Sin embargo, no todo está irremediablemente perdido para los cautivos del pecado; el Señor proclama: “Digan a los de corazón apocado: ¡Ánimo! No teman. He aquí que su Dios viene ya para salvarlos… los oídos de los sordos se abrirán… y la lengua del mundo cantará”. En Cristo, Él se acerca para liberarnos dela cautividad del enemigo y convocarnos en su Reino, donde libres de verdad, podemos alcanzar una vida plena en esta tierra y absolutamente dichosa en la eternidad. Contemplándolo, debemos reconocer, con el salmista, que “El Señor siempre es fiel a su palabra… hace justicia al oprimido… y libera al cautivo… Abre… los ojos de los ciegos y alivia al agobiado”.

“Le llevaron entonces a un hombre sordo y tartamudo”, dice el Evangelio. En esos que llevan a aquel hombre disminuido, podemos ver a los bautizados que formamos la iglesia, heredera del Reino, que lleva al encuentro con Cristo a todos, sin hacer favoritismos. Entonces, Jesús tocó a aquel hombre, y mirando al Cielo, lo sanó. “Alzó los ojos al cielo –comenta san Beda-, para enseñarnos que es de allí (de Dios) de donde el mundo debe esperar el habla, el sordo el oído y todos los enfermos la salud”. “Jesús nos señala a todos la dirección de nuestro obrar –afirma el Papa Benedicto XVI-, nos dice cómo debemos actuar”.

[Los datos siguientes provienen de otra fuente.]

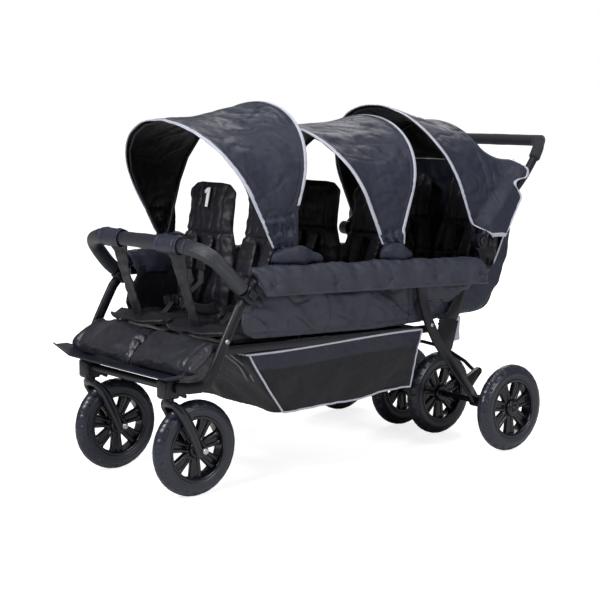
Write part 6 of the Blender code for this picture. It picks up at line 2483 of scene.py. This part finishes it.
        def corner(level: int, end: int) -> int:
            """The column of the front corner for -1, or the rear corner for 1, on a level."""
            return int(np.argmax(side.value * rows[level, :, 0] + end * rows[level, :, 1]))

        front, rear = corner(lowest, -1), corner(lowest, 1)
        ways = ((front + np.arange((rear - front) % columns + 1)) % columns,
                (front - np.arange((front - rear) % columns + 1)) % columns)
        low = rows[lowest, min(ways, key=len)]
        levels = np.arange(1, lowest)

        def down(end: int) -> Array:
            """Points down a corner, which drifts from column to column.

            Args:
                end: -1 for the front corner, 1 for the rear one.

            Returns:
                The points.
            """
            first, last = corner(1, end), corner(lowest, end)
            turn = (last - first + columns // 2) % columns - columns // 2
            at = first + turn * (levels - 1) / (lowest - 1)
            left, share = np.floor(at).astype(int), (at % 1.0)[:, None]
            return rows[levels, left % columns] * (1 - share) + rows[levels, (left + 1) % columns] * share

        line = np.vstack([down(-1), low, down(1)[::-1]])
        line = even_path(line, 240, round_off=False)
        return [self.pipe("basket_edge_tape_" + side.word, line, False, TAPE, 0.0038)]

    def snaps(self, rows: Array, side: Side) -> None:
        """Two snap caps under the rim.

        Args:
            rows: The bag's points, level by level.
            side: Which side.
        """
        places = []
        for y in (-0.188, 0.001):
            column = int(np.argmin(np.abs(rows[3, :, 1] - y) + (np.sign(rows[3, :, 0]) != side.value)))
            places.append(rows[4, column])
        self.repeats.fasten("basket_snaps_" + side.word, places, [(side.value, 0.0, 0.1)] * 2, 0.0055,
                            SNAP_METAL, "frame")

    def straps(self) -> None:
        """Hanging straps that carry the bag's front from the front cross tube."""
        for side in Side:
            x = side.value * 0.215
            for index, (dx, y) in enumerate(((0.0, -0.472), (side.value * 0.022, -0.466))):
                z = float(lower_rail_z(-0.485))
                path = even_path([(x + dx, *place) for place in
                                  ((-0.4965, z + 0.006), (-0.4965, z - 0.010), (y - 0.006, z - 0.030),
                                   (y + 0.036, 0.338), (y + 0.060, 0.300))], 30)
                strap = ribbon("basket_strap_%s_%d" % (side.word, index + 1), GREY_STRAP, path,
                               (1.0, 0.0, 0.0), 0.010, 0.0018)
                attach(strap, "frame")


@dataclass
class RearTub:
    """The cloth trough under the rear seats, whose back rises between the handle's tubes."""

    half: float = 0.272
    floor: float = 0.4125
    length_rows: int = 90
    columns: int = 96

    def build(self) -> None:
        """Make the trough with its taped rim."""
        table = np.array([(0.225, self.floor - 0.008, 0.470), (0.300, self.floor - 0.004, 0.520),
                          (0.380, self.floor, 0.524), (0.440, self.floor + 0.002, 0.526),
                          (0.472, 0.428, 0.534), (0.502, 0.460, 0.566), (0.532, 0.496, 0.618),
                          (0.553, 0.545, 0.662), (0.572, 0.612, 0.704), (0.588, 0.690, 0.746),
                          (0.600, 0.764, 0.800), (0.603, 0.866, 0.868)])
        profile = even_path(table, self.length_rows)
        rows = []
        for y, low, high in profile:
            half = self.half - 0.014 * max(0.0, low - 0.55) / 0.29
            wall = max(high - low, 0.010)
            corner = min(0.022, wall * 0.7)
            side = [(half, low + wall), (half + 0.001, low + corner + (wall - corner) * 0.5),
                    (half, low + corner)]
            bend = [(half - corner + corner * math.cos(a), low + corner - corner * math.sin(a))
                    for a in np.radians(np.linspace(15.0, 90.0, 6))]
            points = side + bend
            full = points + [(0.0, low)] + [(-x, z) for x, z in reversed(points)]
            flat = even_path(full, self.columns, round_off=False)
            rows.append(np.column_stack([flat[:, 0], np.full(self.columns, y), flat[:, 1]]))
        rows = np.array(rows)
        normal = surface_normals(rows)
        across, along = np.linspace(0.0, 1.0, self.columns), np.linspace(0.0, 1.0, self.length_rows)
        edge = np.minimum(across, across[::-1])[None, :]
        hold = smooth_step(edge, 0.0, 0.08) * smooth_step(along[:, None], 0.0, 0.05)
        folds = ripple(rows, 6.0, 141, (1.3, 0.7, 0.7)) * 0.0045 + ripple(rows, 18.0, 142) * 0.0014
        carried = smooth_step(rows[..., 1], 0.500, 0.530)
        rows = rows + normal * (folds * hold * (0.25 + 0.75 * carried))[..., None]
        tub = Draft().grid(rows).piece("rear_tub_cloth", [OUTER_CLOTH], weld=False)
        thicken(tub, HEAVY_CLOTH)
        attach(tub, "frame")
        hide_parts("rear_tub")
        for side, column in ((Side.LEFT, 0), (Side.RIGHT, -1)):
            edge, inner, face = border(rows, ["first_column" if column == 0 else "last_column"])
            tape = binding("rear_tub_tape_" + side.word, edge[34:], inner[34:], face[34:])
            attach(tape, "frame")
        LOG.info("rear tub")


@dataclass
class RearHood:
    """The cloth from the last canopy's fixed hoop over the handle's tubes, with a taped wing on each side."""

    canopy: "Canopy"
    columns: int = 44
    around: int = 220

    def ring(self) -> Array:
        """The hood's rear edge from the left wing's foot, round the fold and over the top to the right.

        Returns:
            The edge's points.
        """
        back = [(0.3225, 0.496, 0.6490), (0.3235, 0.512, 0.668), (0.3235, 0.530, 0.700),
                (0.3235, 0.550, 0.732), (0.3235, 0.566, 0.760), (0.3225, 0.560, 0.779),
                (0.3215, 0.545, 0.795), (0.3205, 0.544, 0.810), (0.3195, 0.562, 0.818),
                (0.3190, 0.590, 0.822), (0.3130, 0.599, 0.836), (0.3020, 0.594, 0.852),
                (0.2860, 0.583, 0.866), (0.255, 0.587, 0.871), (0.15, 0.600, 0.871)]
        return np.array(back + [(0.0, 0.605, 0.868)] + [(-x, y, z) for x, y, z in reversed(back)])

    def build(self) -> None:
        """Make the cloth and its tape, bending from the frame to the handle."""
        grow = self.canopy.bow_radius + self.canopy.cloth + 0.0018
        hoop, _ = self.canopy.hoop(False, grow)
        start = even_path(hoop, self.around, round_off=False)
        end = even_path(self.ring(), self.around)
        share = np.linspace(0.0, 1.0, self.columns)[None, :, None]
        rows = start[:, None] * (1.0 - share) + end[:, None] * share
        normal = surface_normals(rows)
        place = share[..., 0]
        high = smooth_step(rows[..., 2], 0.74, 0.86)
        lift = np.sin(PI * place) * (0.006 - 0.016 * high)
        ends = smooth_step(place, 0.0, 0.15) * smooth_step(1.0 - place, 0.0, 0.12)
        folds = ripple(rows, 5.0, 151, (1.0, 0.7, 1.0)) * 0.0060 + ripple(rows, 15.0, 152) * 0.0018
        lift = lift + ends * folds
        lift = lift - 0.0026 * ridge(place, 0.06, 0.03)
        rows = wrap_handle(rows + normal * lift[..., None])
        hood = Draft().grid(rows).piece("rear_hood_cloth", [OUTER_CLOTH, LINING], weld=False)
        thicken(hood, self.canopy.cloth, 1)
        tape = binding("rear_hood_tape", *border(rows, ["first_row", "last_column", "-last_row"]))
        for piece in (hood, tape):
            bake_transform(piece, "frame", "handle", start=(0.0, 0.500, 0.727), end=(0.0, 0.590, 0.815))
        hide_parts("rear_hood")
        LOG.info("rear hood")


# Frame

@dataclass
class Footplate:
    """The curved moulded plate on the caster housings, with a grained top and a rubbed rim."""

    half: float = 0.324
    rear: float = -0.598
    front: float = -0.704
    base_z: float = 0.3323
    thickness: float = 0.0044

    def build(self) -> None:
        """Make the plate as one shell with grip ribs."""
        across = np.linspace(-1.0, 1.0, 150)
        depth = np.linspace(0.0, 1.0, 44)
        rows = []
        for share in depth:
            rear = self.rear - 0.057 * across ** 4
            front = self.front + 0.004 * across ** 2
            y = rear + (front - rear) * share
            rise = 0.024 * np.maximum(0.0, np.abs(across) - 0.72) / 0.28
            lip = 0.006 * smooth_step(np.array(share), 0.78, 1.0)
            rib = 0.0006 * (np.sin(share * 50.0) > 0.2) * (0.12 < share < 0.74) * (np.abs(across) < 0.86)
            z = self.base_z + self.thickness + rise + lip + rib
            rows.append(np.column_stack([across * self.half, y, z]))
        top = np.array(rows)
        plate = Draft().grid(top, flip=True).piece("footplate_top", [FOOT_PLASTIC, WORN_PLASTIC], weld=False)
        thicken(plate, self.thickness, 0)
        edge = plate.modifiers.new("edges", "BEVEL")
        edge.width = 0.0012
        edge.segments = 2
        edge.limit_method = "ANGLE"
        edge.angle_limit = math.radians(50.0)
        edge.material = 1
        apply_modifiers(plate)
        plate.data.shade_smooth()
        plate.data.set_sharp_from_angle(angle=math.radians(60.0))
        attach(plate, "frame")
        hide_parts("footplate")
        LOG.info("footplate")


@dataclass
class Chassis:
    """The rigid frame: every tube, plate, lever and button, softened and dressed."""

    repeats: Repeats

    def build(self) -> None:
        """Finish the CAD shapes and add the bright fasteners."""
        for node in ("front_axle_beam", "lower_frame", "rear_axle", "brake_bar"):
            refined(node, FRAME_COAT, WORN_COAT)
        for side in Side:
            for node in ("side_rail_", "front_leg_", "rear_leg_", "lock_brace_"):
                refined(node + side.word, FRAME_COAT, WORN_COAT)
            fork = refined("front_fork_" + side.word, GLOSS_COAT, WORN_COAT)
            shape_points(fork, self.thicker_tube)
            self.tag(side)
            for node in ("swivel_lock_", "bar_button_"):
                refined(node + side.word, BLACK_PLASTIC, WORN_PLASTIC, 0.0006)
            self.rivets(side)
        LOG.info("chassis")

    @staticmethod
    def thicker_tube(points: Array, normals: Array) -> Array:
        """The forks' tubes at their full thickness, with the crown's top left where it turns."""
        low = 1.0 - smooth_step(points[:, 2], 0.245, 0.262)
        return points + normals * np.array([0.0022, 0.0052, 0.0052]) * low[:, None]

    @staticmethod
    def tag(side: Side) -> None:
        """The loose end of a pale strap that hangs behind the lower rail.

        Args:
            side: Which side.
        """
        x = side.value * 0.268
        path = even_path([(x, 0.352, 0.4100), (x, 0.350, 0.392), (x, 0.348, 0.366), (x, 0.350, 0.336)], 24)
        strap = ribbon("strap_end_" + side.word, TAPE, path, (0.0, 1.0, 0.0), 0.026, 0.0020)
        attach(strap, "frame")

    def rivets(self, side: Side) -> None:
        """Rivets on the legs and bolts on the fork ends.

        Args:
            side: Which side.
        """
        x = side.value
        out = (float(x), 0.0, 0.0)
        self.repeats.fasten("front_leg_rivet_" + side.word, [(x * 0.3150, -0.5525, 0.4335)], [out],
                            0.0062, STEEL, "frame")
        self.repeats.fasten("rear_leg_rivets_" + side.word,
                            [(x * 0.3165, 0.1525, 0.5290), (x * 0.3162, 0.1960, 0.4030)], [out] * 2,
                            0.0052, STEEL, "undercarriage")
        wheel_x, wheel_y = WHEELS["front_"]
        places = [(x * wheel_x + reach, wheel_y, WHEEL_RADIUS) for reach in (0.0526, -0.0526)]
        self.repeats.fasten("fork_bolts_" + side.word, places, [(1.0, 0.0, 0.0), (-1.0, 0.0, 0.0)],
                            0.0085, STEEL, "caster_" + side.word)


# The whole stroller

CANOPY_SIZES = (
    (1, 0.283, -0.354, 26.7, 0.404, -0.332, 16.1, 0.4225, 0.6391, 0.026, 0.018, (-0.386, -0.204), 0.125,
     0.131),
    (2, 0.283, 0.046, 24.2, 0.391, 0.0825, 16.7, 0.398, 0.6238, 0.026, 0.018, (0.012, 0.136), 0.070, 0.020),
    (3, 0.277, 0.4425, 23.75, 0.473, 0.478, 1.5, 0.386, 0.6034, 0.052, 0.046, (0.0, 0.0), 0.0, 0.0),
)


def main() -> None:
    logging.basicConfig(level=logging.INFO, format="%(name)s: %(message)s")
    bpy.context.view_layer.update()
    repeats = Repeats()
    Studio().build()
    for side in Side:
        for place, (x, y) in WHEELS.items():
            Wheel(place + side.word, (side.value * x, y, WHEEL_RADIUS), repeats).build()
    Chassis(repeats).build()
    Footplate().build()
    Handle().build()
    FrontBar().build()
    Seats(repeats).build()
    LegRest().build()
    for side in Side:
        SidePanel(side, repeats).build()
    Basket(repeats).build()
    RearTub().build()
    canopies = [Canopy(*sizes, repeats=repeats) for sizes in CANOPY_SIZES]
    for canopy in canopies:
        canopy.build()
    RearHood(canopies[-1]).build()


if __name__ == "__main__":
    main()
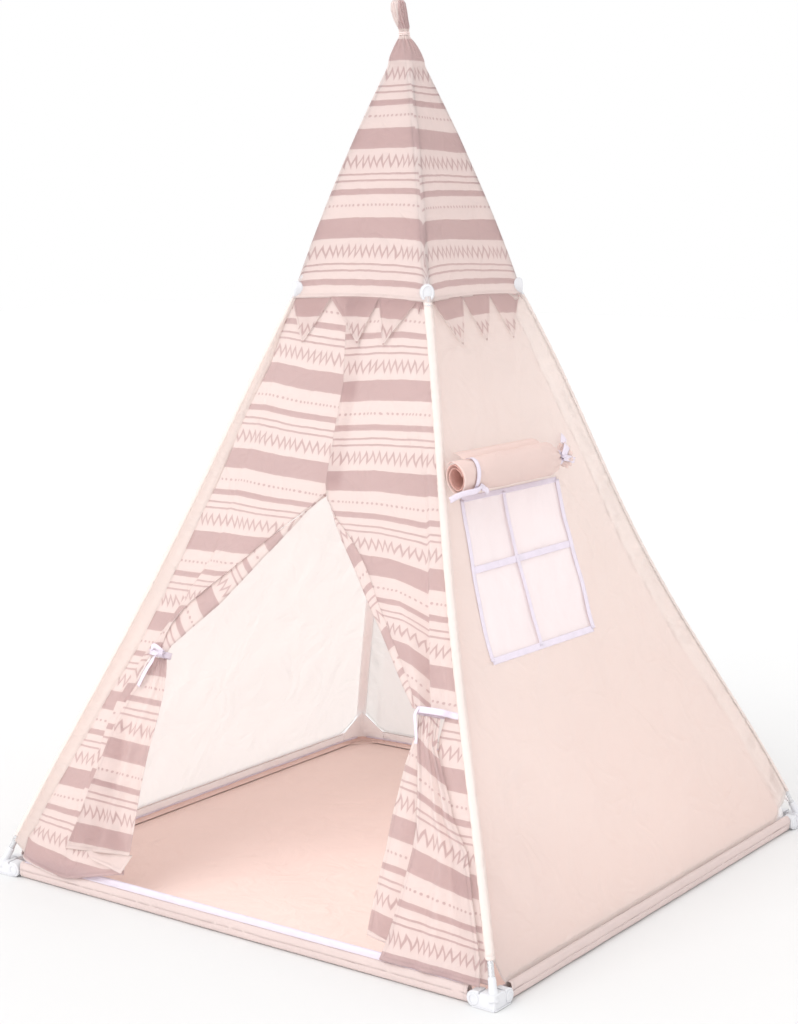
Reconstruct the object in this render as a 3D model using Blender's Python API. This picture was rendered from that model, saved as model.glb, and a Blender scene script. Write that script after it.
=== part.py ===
"""A child's play tent: a steep pyramid of cloth over a frame of thin metal tubes.

Metres, +Z up. The origin is the centre of the ground footprint, the door faces -Y and the
window faces +X. Cloth is modelled as closed sheets, laid in layers on the four leaning faces
that the leg axes span, and every piece that touches another keeps the gap FIT to it.
"""
import math

import bmesh
import bpy
from mathutils import Matrix, Vector

# Gaps and cloth
FIT = 0.0003
FABRIC = 0.0016
SEAM_GAP = 0.0006
LAYER = FABRIC + FIT

# Frame: where the leg axes run
BASE_SIDE = 1.060
MID_SIDE = 0.278
FOOT_HEIGHT = 0.026
MID_HEIGHT = 1.045
PEAK_HEIGHT = 1.481
CAP_BOW = 0.007
LEG_BOWS = {"front_left": 0.007, "front_right": 0.037, "rear_right": 0.019, "rear_left": 0.019}
STRAIGHT_END = 0.045
LOWER_STEPS = 5
UPPER_STEPS = 2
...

En nuestro bautismo, Jesús nos tocó y dijo: “Effetá”, “Ábrete”, para hacernos capaces de escuchar a Dios, de hablarle, y de hablar de Él a los demás. Sin embargo, este sacramento no es magia; abre un camino que nosotros debemos recorrer de manera responsable, procurando conocer, celebrar y vivir cada vez mejor la fe. Esto implica escuchar al Señor que nos habla por medio de su palabra, con la guía del Magisterio; que nos orienta en los consejos de nuestros padres y de la gente honesta que nos ama; y que, en la voz de quienes padecen alguna necesidad, clama nuestra ayuda. También implica hablar con Dios en la oración para alabarle, agradecerle, implorarle por nosotros e interceder por los demás, comprometiéndoos a comunicar su amor a los que nos rodean, de tal manera que, al vernos, todos exclamen: “¡Qué bien lo hace todo Jesús!”.